If we relate this knowledge to Christian mysticism, we see different levels of values and level-dependent concepts about God and the world. They are different for a Thomas à Kempis (in his medieval bestseller on mysticism, The Imitation of Christ – Value Room 4.0) than for a 20th century author like Evelyn Underhill. She also wrote a bestseller on Christian mysticism (1911: Mysticism), but already included the scientific perspective of value level 5.0 and the psychological-spiritual interest of level 6.0. Simone Weil, Edith Stein or Etty Hillesum are just as much mystics as Katharina of Genoa, Mechthild of Magdeburg or Juliana of Norwich, but their focus of consciousness and possibilities for reflection do not lie at the same value level.
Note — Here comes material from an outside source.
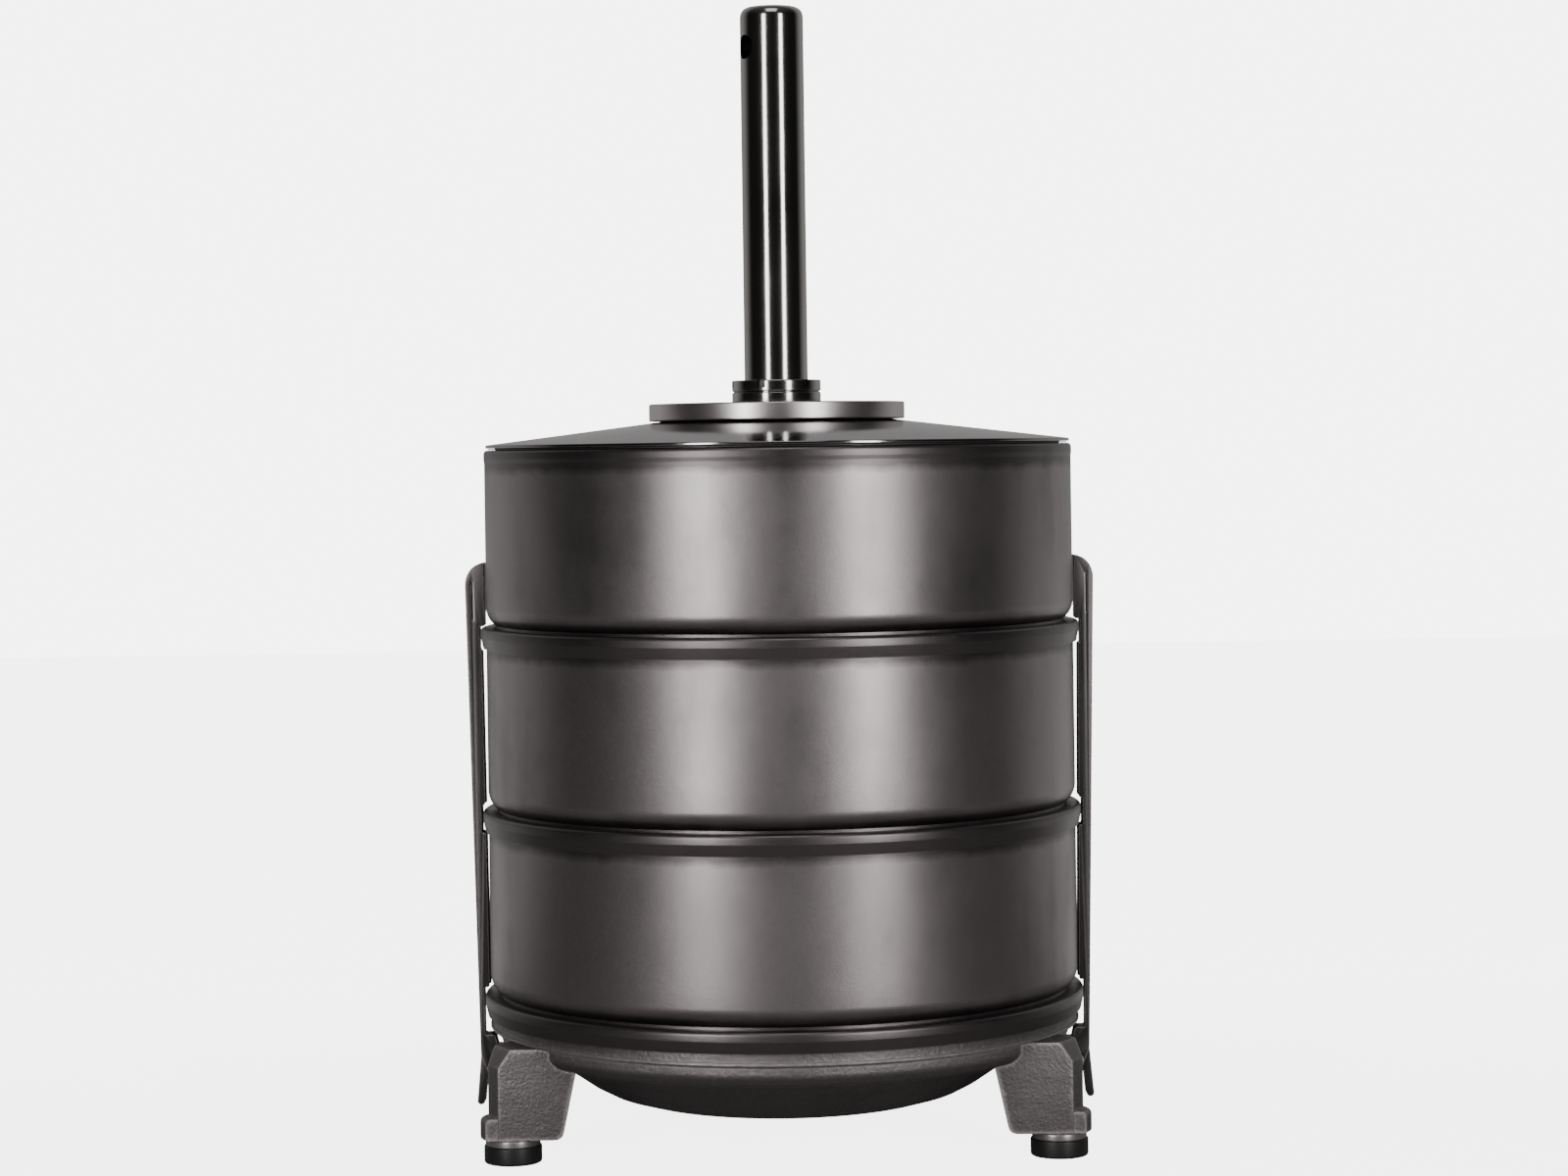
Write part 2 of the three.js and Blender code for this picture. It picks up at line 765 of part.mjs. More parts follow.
// The strap with its hook, seen from the front on the +X side, before anything is cut from it.
function strapOutline() {
  const edge = drumRadius + 1.3;
  const inner = (height) => edge + (height - ledges[0]) * 0.0106;
  const notch = (ledge, drop) => [
    [inner(ledge + 4), ledge + 4],
    [beadClear, ledge + 4],
    [beadClear, ledge - drop],
  ];
  const cheekTop = rimTop - 15;
  const archWide = clampHeadRadius - hookLegInner;
  const archTall = hookTop - clampHeadHeight;
  const arch = arc(0, 0, 1, 0, 90, 5).map(([x, z]) => [
    hookLegInner + archWide * x,
    clampHeadHeight + archTall * z,
  ]);
  return [
    ...arc(pinPlace.x, pinPlace.z, 7, 180, 320, 5),
    [strapOuter(pivotHeight - 4), pivotHeight - 4],
    ...arch,
    [hookLegInner, hookBottom],
    [beadClear, hookBottom],
    [beadClear, ledges[2] - skirtDrop - 4],
    [inner(ledges[2] - skirtDrop - 4), ledges[2] - skirtDrop - 4],
    ...notch(ledges[1], skirtDrop + 4),
    [inner(ledges[1] - skirtDrop - 4), ledges[1] - skirtDrop - 4],
    ...notch(ledges[0], ledges[0] - cheekTop),
    [pinPlace.x - 2.2, cheekTop],
    [pinPlace.x - 7, pinPlace.z + 12],
  ];
}

// The slit that leaves the hook's leg free of the strap behind it.
function hookSlit() {
  const legOuter = hookLegInner + hookLegThickness;
  const top = clampHeadHeight + 4;
  const bottom = hookBottom + 6;
  const outline = [
    [legOuter, bottom],
    [strapOuter(bottom) - hookPlate, bottom],
    [strapOuter(clampHeadHeight) - hookPlate, top],
    [legOuter, top],
  ];
  return solid(slab(outline, 2 * clampWidth));
}

function clampStrap() {
  const cheekGap = clampWidth - 2 * clampCheek;
  const forkTop = rimTop - 3;
  const open = sumpSide - 10; // inside the drum, so that the channel is open towards it
  const channelTop = ledges[2] - 25;
  const channel = slab(
    [
      [open, forkTop - 1],
      [strapOuter(forkTop - 1) - clampPlate, forkTop - 1],
      [strapOuter(channelTop) - clampPlate, channelTop],
      [open, channelTop],
    ],
    cheekGap,
  );
  const fork = new THREE.BoxGeometry(80, cheekGap, 64).translate(drumRadius, 0, forkTop - 32);
  const bore = crossBar(pinRadius + gap, 2 * clampWidth, pinPlace.x, pinPlace.z, 12);
  return solid(slab(strapOutline(), clampWidth))
    .subtract(solid(channel))
    .subtract(solid(fork))
    .subtract(hookSlit())
    .subtract(solid(bore));
}

// The lever nests between the strap's cheeks and straddles the base's lug.
function clampLever() {
  const width = clampWidth - 2 * clampCheek - 1;
  const plateInner = pivotRadius + lugEndRadius + 1;
  const tailRadius = 4;
  const webTop = pivotHeight - 31; // below it the lever is solid from side to side
  const body = slab(
    [
      ...arc(pivotRadius, pivotHeight, 8, 60, 150, 3),
      ...arc(pinPlace.x, pinPlace.z, 7, 180, 250, 3),
      [pivotRadius + 5, webTop],
      ...arc(pivotRadius + 11, leverEnd + tailRadius, tailRadius, 190, 350, 4),
      [pivotRadius + 10.5, pivotHeight - 4],
      [pivotRadius + 9.8, pivotHeight + 2],
    ],
    width,
  );
  const slotWidth = 2 * lugHalfWidth + 0.6;
  const slot = new THREE.BoxGeometry(40, slotWidth, 60).translate(plateInner - 20, 0, webTop + 30);
  const forkBottom = pivotHeight - lugEndRadius - 4;
  const fork = new THREE.BoxGeometry(60, slotWidth, 30).translate(pivotRadius, 0, forkBottom + 15);
  const bores = [
    crossBar(pinRadius + gap, 2 * clampWidth, pivotRadius, pivotHeight, 12),
    crossBar(pinRadius + gap, 2 * clampWidth, pinPlace.x, pinPlace.z, 12),
  ];
  const forked = solid(body).subtract(solid(slot)).subtract(solid(fork));
  return bores.reduce((all, bore) => all.subtract(solid(bore)), forked);
}

// A riveted pin along Y. Heads stand outside the strap's cheeks.
function strapPin() {
  const half = clampWidth / 2 + gap;
  const head = pinRadius + 2;
  return turned(
    [
      [0, -half - 2],
      [head, -half - 1.5],
      [head, -half],
      [pinRadius, -half],
      [pinRadius, half],
      [head, half],
      [head, half + 1.5],
      [0, half + 2],
    ],
    12,
  )
    .rotateX(Math.PI / 2)
    .translate(pinPlace.x, 0, pinPlace.z);
}

function pivotPin() {
  const width = clampWidth - 2 * clampCheek - 1.2;
  return crossBar(pinRadius, width, pivotRadius, pivotHeight, 12);
}

for (const [name, turn] of [
  ["right", 0],
  ["left", Math.PI],
]) {
  const place = new THREE.Group();
  place.rotation.z = turn;
  tumbler.add(place);
  piece(`clamp_strap_${name}`, geometryOf(clampStrap()), "clamp", place);
  piece(`clamp_lever_${name}`, geometryOf(clampLever()), "clamp", place);
  piece(`strap_pin_${name}`, strapPin(), "fastener", place);
  piece(`pivot_pin_${name}`, pivotPin(), "fastener", place);
}

export default tumbler;
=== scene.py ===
# %% [markdown]
# # An upright compost mixer
#
# Three spun-steel drum sections stand on a cast base with three feet. A conical lid carries a bearing
# disc, and a polished shaft turns in it. Two long side clamps pull the stack together.
#
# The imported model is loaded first. It fixes where every piece is and which body each piece moves with.
# Its solids have flat facets, so the pieces that show are made again here as smooth, dense meshes in
# the same places, and the pieces that are hidden inside keep their solids and get a finish.

import json
import math

import bmesh
import bpy
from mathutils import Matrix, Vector


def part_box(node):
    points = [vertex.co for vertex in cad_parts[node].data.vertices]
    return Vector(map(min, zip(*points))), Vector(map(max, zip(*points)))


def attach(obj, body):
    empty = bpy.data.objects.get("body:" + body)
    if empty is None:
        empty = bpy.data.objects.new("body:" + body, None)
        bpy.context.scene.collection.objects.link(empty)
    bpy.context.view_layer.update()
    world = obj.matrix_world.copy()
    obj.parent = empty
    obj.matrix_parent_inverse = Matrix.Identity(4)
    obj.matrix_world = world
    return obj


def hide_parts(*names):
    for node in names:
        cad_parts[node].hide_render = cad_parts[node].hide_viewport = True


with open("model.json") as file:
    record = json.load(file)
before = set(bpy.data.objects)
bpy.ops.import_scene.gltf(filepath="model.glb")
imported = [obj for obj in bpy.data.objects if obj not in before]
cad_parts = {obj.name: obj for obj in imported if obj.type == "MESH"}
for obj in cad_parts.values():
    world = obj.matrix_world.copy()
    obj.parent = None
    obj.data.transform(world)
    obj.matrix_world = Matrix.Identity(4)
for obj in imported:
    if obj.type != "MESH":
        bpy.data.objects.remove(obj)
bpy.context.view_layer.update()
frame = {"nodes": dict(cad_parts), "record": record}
nodes = frame["nodes"]

# %% [markdown]
# ## Sizes
#
# Lengths are written in millimetres, as on a drawing, and turned into metres where a mesh is made.
# Heights come from the frame where a piece seats on another, so that nothing has to be fitted by eye.

# %% Driving sizes
MM = 0.001
DRUM_RADIUS = 300.0
SHEET = 2.5
BEAD_RADIUS = 305.5
NECK_RADIUS = 288.25
SHOULDER_HEIGHT = 21.0
SHOULDER_RADIUS = 22.0
SKIRT_DROP = 20.5
SKIRT_ROOM = 0.5  # the sheet's middle line ends this far above the skirt's lower edge
BEAD_FACE = 9.4
TOP_EDGE_INNER = 289.0
DRUM_SECTIONS = ("lower", "middle", "upper")
ROUND_STEPS = 192
SMALL_STEPS = 64


def top_of(node):
    """The height of a node's highest point, in millimetres."""
    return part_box(node)[1][2] / MM


def bottom_of(node):
    """The height of a node's lowest point, in millimetres."""
    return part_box(node)[0][2] / MM


def reach_of(node):
    """How far a node reaches from the drum's axis along X, in millimetres."""
    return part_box(node)[1][0] / MM


def ledge_of(section):
    """The height of the ledge at a drum section's foot, in millimetres."""
    return bottom_of(f"drum_section_{section}") + SKIRT_DROP + SKIRT_ROOM


print("drum top", round(top_of("drum_section_upper"), 1), "shaft top", round(top_of("drive_shaft"), 1))

# %% [markdown]
# ## Outlines
#
# Nearly everything on this object is round and was spun or turned, so one outline swept about the axis
# gives the whole piece. A real sheet edge or turned corner is never quite sharp. It has a small radius
# that catches a thin line of light, and without that line metal looks like paper. So the outlines have
# their corners rounded in the mesh itself, not only in the shading.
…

We must therefore re-examine much-read Christian instruction books for the mystical path, such as the 19th-century Russian work The Way of a Pilgrim, to see where they are children of one value level and thus, in addition to their authentic mystical descriptions, unconsciously convey problematic shadow aspects of a level which later levels have already recognised and dealt with. In the Way of a Pilgrim, for example, the prayer of the heart is not only very well described but is literally beaten into a serf (!) eight-year-old child without the author being aware of the intolerability of this behaviour. Problems of this kind are, unfortunately, actually encountered in mystic texts (of all religions!). This is due to the fact that in the inner prayer of meditation or contemplation one can only ever explore one’s own inner being as a space of experience of God but cannot see any culturally conditioned external value levels or recognise one’s own shadow. The knowledge about this phenomenon is only provided by modern sciences such as social psychology and cultural anthropology.